International information
- National side: New Zealand (1955–1958);
- Test debut (cap 74): 26 October 1955 v Pakistan
- Last Test: 24 July 1958 v England

Career statistics
| Competition | Test | First-class |
| Matches | 8 | 74 |
| Runs scored | 229 | 3,149 |
| Batting average | 15.26 | 27.62 |
| 100s/50s | 0/2 | 3/18 |
| Top score | 93 | 158 |
| Balls bowled | – | 924 |
| Wickets | – | 18 |
| Bowling average | – | 26.55 |
| 5 wickets in innings | – | 0 |
| 10 wickets in match | – | 0 |
| Best bowling | – | 3/19 |
| Catches/stumpings | 0/– | 39/– |
- Source: Cricinfo, 1 April 2017

= Noel Harford =

New Zealand cricketer

Noel Sherwin Harford (30 August 1930 – 30 March 1981) was a New Zealand cricketer who played eight Test matches in the 1950s.

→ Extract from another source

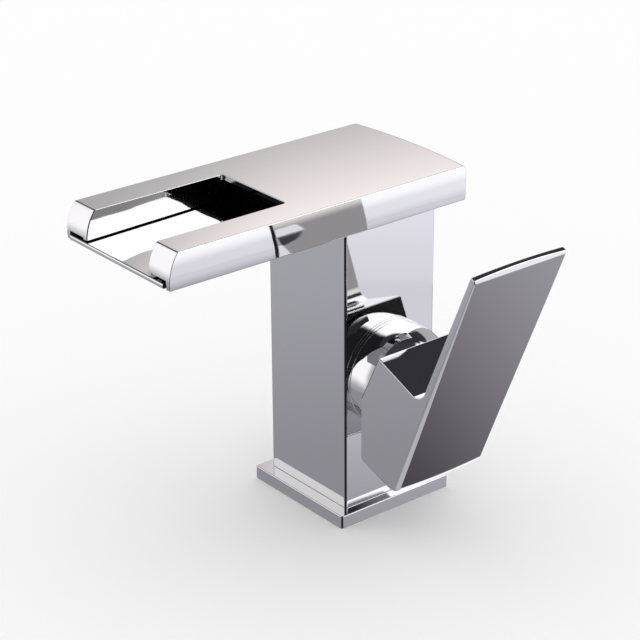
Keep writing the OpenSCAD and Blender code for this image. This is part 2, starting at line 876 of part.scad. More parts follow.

In domestic cricket he played for Central Districts from 1953 to 1959 and for Auckland from 1963 to 1967.

==Career==
A neat right-handed batsman strong at driving and pulling but weak in defence and against spin, Harford came to prominence on the New Zealand tour to Pakistan and India in 1955–56, making his Test debut against Pakistan at Lahore, scoring 93 and 64. That debut, though, proved by some distance to be Harford's most successful Test appearance.

In England in the wet summer of 1958, Harford made his maiden first-class century against Oxford University, scoring 158, his highest first-class score, and sharing a partnership of 204 with his captain, John Reid in two hours and 10 minutes. He also scored 127 (a "brilliant century") against Glamorgan. However, in eight innings in four Test matches that season, he scored just 41 runs and reached double figures only once, a gritty innings of 23 at Edgbaston in which he had to retire for a period after being hit in the face by a bouncer from Fred Trueman.

Harford played no further Tests after the tour. His highest score in the Plunket Shield was 103 not out for Auckland against Central Districts in 1965–66. He played for Manawatu, Hawke's Bay and Franklin in the Hawke Cup between 1952 and 1971. He was not related to Roy Harford, who played for New Zealand in the 1960s. They played in the same Auckland team in 1965–66 and 1966–67.

Harford also played basketball for New Zealand in the 1950s.